## SHORT TASK:
The entries below contain a line with "const mesh = new" and a line with "from mathutils import Matrix, Vector, noise". Quote exactly those two lines and all lines between them.

## MATERIAL PROVIDED:

┄┄┄┄┄┄

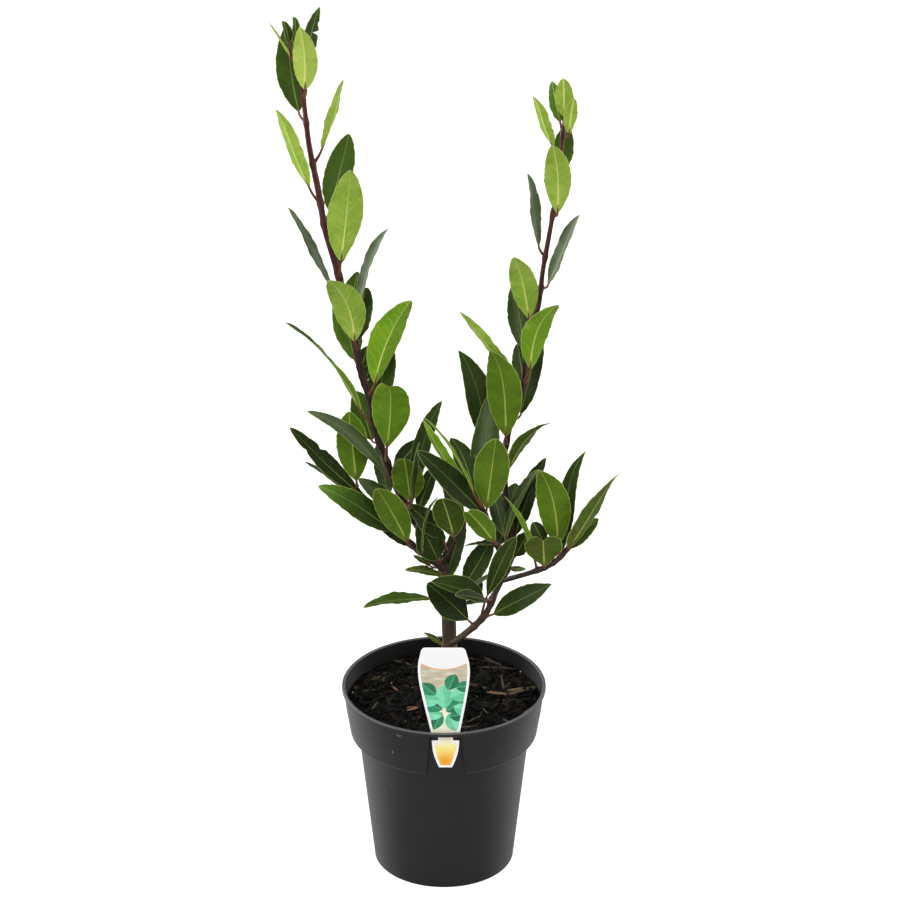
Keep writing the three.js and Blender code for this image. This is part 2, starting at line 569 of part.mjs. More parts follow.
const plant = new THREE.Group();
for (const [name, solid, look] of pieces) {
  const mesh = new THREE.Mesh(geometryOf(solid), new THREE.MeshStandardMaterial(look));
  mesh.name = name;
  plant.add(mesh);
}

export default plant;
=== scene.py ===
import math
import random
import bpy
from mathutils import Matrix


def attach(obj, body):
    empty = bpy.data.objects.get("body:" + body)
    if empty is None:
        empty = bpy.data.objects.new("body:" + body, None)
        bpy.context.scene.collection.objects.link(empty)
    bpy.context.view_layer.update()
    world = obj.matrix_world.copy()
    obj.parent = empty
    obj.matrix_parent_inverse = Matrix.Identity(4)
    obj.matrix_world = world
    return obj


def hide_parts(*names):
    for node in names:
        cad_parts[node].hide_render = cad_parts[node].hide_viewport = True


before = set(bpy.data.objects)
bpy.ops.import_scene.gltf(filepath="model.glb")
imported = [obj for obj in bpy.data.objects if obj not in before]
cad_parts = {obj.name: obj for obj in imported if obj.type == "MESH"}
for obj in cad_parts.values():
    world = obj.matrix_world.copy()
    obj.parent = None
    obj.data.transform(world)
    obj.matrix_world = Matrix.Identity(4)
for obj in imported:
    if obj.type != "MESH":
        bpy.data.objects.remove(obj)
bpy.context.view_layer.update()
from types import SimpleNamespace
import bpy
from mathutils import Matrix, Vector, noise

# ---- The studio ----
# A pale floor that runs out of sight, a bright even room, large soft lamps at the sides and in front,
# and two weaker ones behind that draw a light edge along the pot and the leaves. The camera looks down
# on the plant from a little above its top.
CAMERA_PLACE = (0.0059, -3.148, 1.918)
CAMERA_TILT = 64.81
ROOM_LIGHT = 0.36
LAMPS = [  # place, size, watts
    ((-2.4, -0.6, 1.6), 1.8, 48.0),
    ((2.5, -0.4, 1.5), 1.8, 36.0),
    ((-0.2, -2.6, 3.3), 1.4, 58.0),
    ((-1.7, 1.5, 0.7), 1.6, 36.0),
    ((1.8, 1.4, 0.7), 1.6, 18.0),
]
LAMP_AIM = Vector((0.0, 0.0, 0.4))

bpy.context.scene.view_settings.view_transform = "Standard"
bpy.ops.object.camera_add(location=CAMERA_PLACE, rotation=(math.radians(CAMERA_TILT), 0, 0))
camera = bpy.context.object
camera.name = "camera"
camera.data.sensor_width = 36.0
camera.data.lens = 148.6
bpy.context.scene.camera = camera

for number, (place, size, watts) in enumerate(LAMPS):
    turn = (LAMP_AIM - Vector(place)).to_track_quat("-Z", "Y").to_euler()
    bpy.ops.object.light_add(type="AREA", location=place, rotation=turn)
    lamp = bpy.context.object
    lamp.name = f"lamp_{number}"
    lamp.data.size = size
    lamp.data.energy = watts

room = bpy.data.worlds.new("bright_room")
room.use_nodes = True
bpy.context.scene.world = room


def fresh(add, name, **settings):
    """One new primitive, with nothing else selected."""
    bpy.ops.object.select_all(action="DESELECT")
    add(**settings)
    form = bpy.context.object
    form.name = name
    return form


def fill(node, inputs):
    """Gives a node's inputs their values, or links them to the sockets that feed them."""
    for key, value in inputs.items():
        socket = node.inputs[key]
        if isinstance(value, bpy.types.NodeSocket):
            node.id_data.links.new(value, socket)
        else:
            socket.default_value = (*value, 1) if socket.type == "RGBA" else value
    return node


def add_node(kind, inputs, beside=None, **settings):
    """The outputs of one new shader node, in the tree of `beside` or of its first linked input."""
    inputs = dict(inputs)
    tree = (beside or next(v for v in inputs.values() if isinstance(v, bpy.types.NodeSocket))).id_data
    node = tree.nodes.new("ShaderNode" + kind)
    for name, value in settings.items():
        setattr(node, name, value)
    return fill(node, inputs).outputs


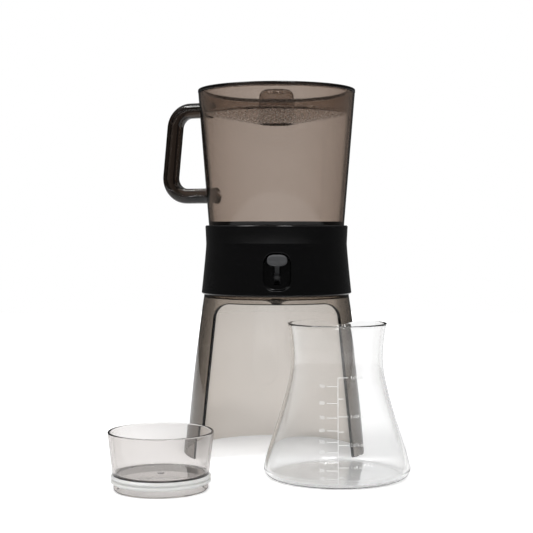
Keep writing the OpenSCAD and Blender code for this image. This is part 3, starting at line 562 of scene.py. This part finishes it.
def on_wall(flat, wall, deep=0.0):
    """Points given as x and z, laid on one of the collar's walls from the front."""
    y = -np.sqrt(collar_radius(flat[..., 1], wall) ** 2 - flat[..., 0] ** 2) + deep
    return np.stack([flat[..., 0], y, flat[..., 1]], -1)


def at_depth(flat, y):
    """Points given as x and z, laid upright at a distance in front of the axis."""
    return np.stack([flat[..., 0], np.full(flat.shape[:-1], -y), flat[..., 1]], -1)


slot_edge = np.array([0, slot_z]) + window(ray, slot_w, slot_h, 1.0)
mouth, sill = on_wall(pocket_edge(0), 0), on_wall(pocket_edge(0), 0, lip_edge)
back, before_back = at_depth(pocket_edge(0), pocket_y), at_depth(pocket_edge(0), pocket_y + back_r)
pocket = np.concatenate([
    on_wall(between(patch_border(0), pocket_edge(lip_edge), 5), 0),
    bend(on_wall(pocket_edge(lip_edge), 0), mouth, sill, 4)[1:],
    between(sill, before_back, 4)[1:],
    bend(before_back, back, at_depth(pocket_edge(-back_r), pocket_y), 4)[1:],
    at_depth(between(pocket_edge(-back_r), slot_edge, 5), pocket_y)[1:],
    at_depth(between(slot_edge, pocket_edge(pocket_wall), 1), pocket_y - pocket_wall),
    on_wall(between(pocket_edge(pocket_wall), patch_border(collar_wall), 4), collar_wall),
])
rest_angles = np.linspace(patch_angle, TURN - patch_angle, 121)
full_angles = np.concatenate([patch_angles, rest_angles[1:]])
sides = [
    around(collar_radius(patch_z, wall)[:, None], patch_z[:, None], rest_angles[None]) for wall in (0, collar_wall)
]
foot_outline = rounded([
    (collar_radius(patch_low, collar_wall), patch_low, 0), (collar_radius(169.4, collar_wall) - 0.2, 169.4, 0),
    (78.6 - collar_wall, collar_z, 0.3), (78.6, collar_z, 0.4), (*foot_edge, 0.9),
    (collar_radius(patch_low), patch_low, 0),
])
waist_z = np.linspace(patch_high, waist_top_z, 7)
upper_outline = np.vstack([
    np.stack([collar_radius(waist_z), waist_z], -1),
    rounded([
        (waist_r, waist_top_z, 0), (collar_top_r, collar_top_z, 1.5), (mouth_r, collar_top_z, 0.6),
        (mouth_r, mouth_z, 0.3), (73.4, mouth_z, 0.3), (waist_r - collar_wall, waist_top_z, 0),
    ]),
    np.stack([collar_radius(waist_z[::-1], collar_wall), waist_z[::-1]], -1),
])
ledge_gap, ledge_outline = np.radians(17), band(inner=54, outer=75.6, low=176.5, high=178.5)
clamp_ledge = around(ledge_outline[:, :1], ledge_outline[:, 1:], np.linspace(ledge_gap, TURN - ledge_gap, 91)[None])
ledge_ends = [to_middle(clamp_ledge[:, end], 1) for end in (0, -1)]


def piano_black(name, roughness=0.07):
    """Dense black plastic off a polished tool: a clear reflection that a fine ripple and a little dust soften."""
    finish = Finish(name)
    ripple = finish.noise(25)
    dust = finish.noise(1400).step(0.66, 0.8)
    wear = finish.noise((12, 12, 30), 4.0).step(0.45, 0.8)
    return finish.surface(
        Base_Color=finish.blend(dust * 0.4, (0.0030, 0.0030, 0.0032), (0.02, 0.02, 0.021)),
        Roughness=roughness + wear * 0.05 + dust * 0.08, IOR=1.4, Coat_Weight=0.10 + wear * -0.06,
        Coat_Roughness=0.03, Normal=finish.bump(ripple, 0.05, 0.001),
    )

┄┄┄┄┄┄

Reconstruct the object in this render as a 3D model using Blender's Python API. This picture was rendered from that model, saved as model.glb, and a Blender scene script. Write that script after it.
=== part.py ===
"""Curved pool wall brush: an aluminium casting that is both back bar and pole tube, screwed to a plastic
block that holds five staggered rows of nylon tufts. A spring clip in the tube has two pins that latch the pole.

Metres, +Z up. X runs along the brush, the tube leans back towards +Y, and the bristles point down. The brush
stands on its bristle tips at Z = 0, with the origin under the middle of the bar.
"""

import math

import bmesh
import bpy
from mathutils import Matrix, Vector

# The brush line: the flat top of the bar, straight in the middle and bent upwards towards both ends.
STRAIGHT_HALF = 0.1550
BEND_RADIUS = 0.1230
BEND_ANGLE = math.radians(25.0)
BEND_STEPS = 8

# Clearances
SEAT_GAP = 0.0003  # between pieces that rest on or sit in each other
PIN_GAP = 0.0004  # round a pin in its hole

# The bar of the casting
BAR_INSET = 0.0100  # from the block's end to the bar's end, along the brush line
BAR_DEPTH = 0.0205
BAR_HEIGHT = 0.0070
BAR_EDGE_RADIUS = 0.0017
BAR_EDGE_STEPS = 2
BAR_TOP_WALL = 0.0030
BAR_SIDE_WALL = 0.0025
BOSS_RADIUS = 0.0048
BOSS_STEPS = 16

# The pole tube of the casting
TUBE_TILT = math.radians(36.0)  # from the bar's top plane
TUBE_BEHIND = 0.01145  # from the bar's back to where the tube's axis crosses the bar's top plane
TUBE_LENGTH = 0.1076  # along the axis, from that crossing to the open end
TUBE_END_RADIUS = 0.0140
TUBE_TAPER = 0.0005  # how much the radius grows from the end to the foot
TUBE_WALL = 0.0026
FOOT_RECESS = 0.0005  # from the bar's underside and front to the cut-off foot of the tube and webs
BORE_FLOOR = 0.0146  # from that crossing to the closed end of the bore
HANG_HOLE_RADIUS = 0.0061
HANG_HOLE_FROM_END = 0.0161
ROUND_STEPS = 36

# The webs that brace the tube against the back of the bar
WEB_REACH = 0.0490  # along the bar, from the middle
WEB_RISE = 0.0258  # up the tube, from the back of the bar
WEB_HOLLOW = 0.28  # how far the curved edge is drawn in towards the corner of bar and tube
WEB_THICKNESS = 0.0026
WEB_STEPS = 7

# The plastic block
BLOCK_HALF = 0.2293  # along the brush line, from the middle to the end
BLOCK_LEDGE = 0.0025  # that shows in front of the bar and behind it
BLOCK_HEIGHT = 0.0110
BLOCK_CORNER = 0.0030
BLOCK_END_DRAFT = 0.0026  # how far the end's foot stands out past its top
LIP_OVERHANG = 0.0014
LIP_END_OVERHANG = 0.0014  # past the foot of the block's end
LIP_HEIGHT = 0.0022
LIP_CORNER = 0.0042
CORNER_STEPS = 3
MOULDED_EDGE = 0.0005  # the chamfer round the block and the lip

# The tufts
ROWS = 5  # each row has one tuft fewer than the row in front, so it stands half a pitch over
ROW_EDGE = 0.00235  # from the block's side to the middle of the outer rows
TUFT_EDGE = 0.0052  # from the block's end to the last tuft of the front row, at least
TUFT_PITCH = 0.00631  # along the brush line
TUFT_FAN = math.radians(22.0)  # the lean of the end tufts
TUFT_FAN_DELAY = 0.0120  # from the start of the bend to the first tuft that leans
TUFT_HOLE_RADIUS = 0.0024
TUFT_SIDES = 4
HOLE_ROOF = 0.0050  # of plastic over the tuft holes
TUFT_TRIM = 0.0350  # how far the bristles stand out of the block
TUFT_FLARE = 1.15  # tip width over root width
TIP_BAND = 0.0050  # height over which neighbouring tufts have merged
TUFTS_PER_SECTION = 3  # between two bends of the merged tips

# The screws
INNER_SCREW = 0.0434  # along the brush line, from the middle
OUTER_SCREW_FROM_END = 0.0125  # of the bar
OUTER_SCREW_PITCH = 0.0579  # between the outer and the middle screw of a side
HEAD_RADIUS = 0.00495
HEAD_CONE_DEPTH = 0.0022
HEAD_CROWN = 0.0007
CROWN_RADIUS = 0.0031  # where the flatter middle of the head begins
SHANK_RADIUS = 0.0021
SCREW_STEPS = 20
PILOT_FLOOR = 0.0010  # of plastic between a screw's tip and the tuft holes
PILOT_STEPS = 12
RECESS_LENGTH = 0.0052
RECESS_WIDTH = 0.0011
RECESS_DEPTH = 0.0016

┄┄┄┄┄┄

## FINAL RESULT:
  const mesh = new THREE.Mesh(geometryOf(solid), new THREE.MeshStandardMaterial(look));
  mesh.name = name;
  plant.add(mesh);
}

export default plant;
=== scene.py ===
import math
import random
import bpy
from mathutils import Matrix


def attach(obj, body):
    empty = bpy.data.objects.get("body:" + body)
    if empty is None:
        empty = bpy.data.objects.new("body:" + body, None)
        bpy.context.scene.collection.objects.link(empty)
    bpy.context.view_layer.update()
    world = obj.matrix_world.copy()
    obj.parent = empty
    obj.matrix_parent_inverse = Matrix.Identity(4)
    obj.matrix_world = world
    return obj


def hide_parts(*names):
    for node in names:
        cad_parts[node].hide_render = cad_parts[node].hide_viewport = True


before = set(bpy.data.objects)
bpy.ops.import_scene.gltf(filepath="model.glb")
imported = [obj for obj in bpy.data.objects if obj not in before]
cad_parts = {obj.name: obj for obj in imported if obj.type == "MESH"}
for obj in cad_parts.values():
    world = obj.matrix_world.copy()
    obj.parent = None
    obj.data.transform(world)
    obj.matrix_world = Matrix.Identity(4)
for obj in imported:
    if obj.type != "MESH":
        bpy.data.objects.remove(obj)
bpy.context.view_layer.update()
from types import SimpleNamespace
import bpy
from mathutils import Matrix, Vector, noise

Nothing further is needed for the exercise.